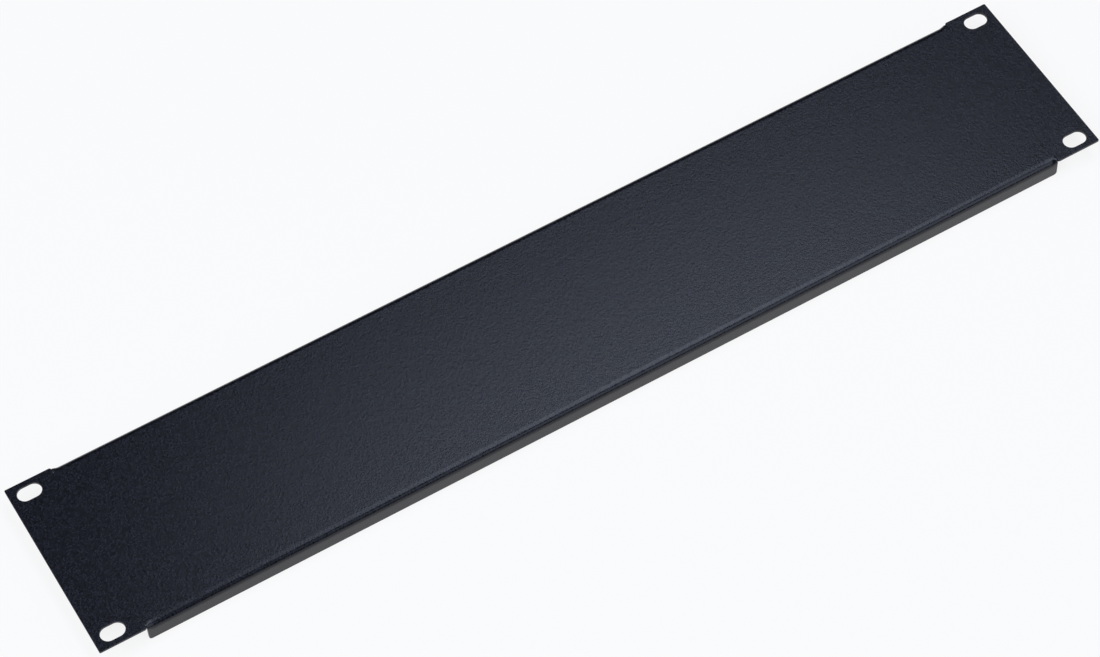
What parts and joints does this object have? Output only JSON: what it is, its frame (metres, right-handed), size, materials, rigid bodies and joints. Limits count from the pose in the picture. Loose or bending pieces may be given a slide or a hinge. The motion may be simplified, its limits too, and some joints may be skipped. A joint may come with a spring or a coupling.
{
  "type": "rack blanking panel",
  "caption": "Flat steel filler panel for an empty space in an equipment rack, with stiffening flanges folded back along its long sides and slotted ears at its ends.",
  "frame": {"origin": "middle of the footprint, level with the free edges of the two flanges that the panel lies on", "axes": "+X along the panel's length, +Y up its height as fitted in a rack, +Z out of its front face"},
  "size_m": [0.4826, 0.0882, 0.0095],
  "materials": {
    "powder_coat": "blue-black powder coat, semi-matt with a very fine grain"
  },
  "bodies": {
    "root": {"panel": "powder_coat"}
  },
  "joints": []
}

## EXERCISE REQUIREMENTS
Write down the full listing again, exactly.

## WRITTEN SOLUTION
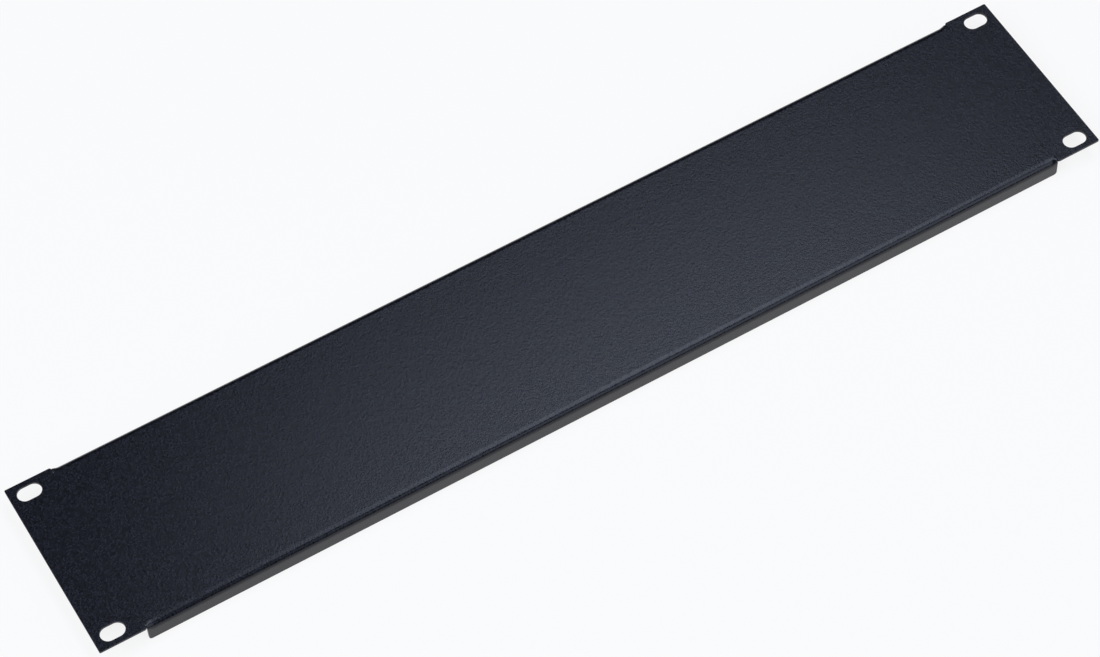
What parts and joints does this object have? Output only JSON: what it is, its frame (metres, right-handed), size, materials, rigid bodies and joints. Limits count from the pose in the picture. Loose or bending pieces may be given a slide or a hinge. The motion may be simplified, its limits too, and some joints may be skipped. A joint may come with a spring or a coupling.
{
  "type": "rack blanking panel",
  "caption": "Flat steel filler panel for an empty space in an equipment rack, with stiffening flanges folded back along its long sides and slotted ears at its ends.",
  "frame": {"origin": "middle of the footprint, level with the free edges of the two flanges that the panel lies on", "axes": "+X along the panel's length, +Y up its height as fitted in a rack, +Z out of its front face"},
  "size_m": [0.4826, 0.0882, 0.0095],
  "materials": {
    "powder_coat": "blue-black powder coat, semi-matt with a very fine grain"
  },
  "bodies": {
    "root": {"panel": "powder_coat"}
  },
  "joints": []
}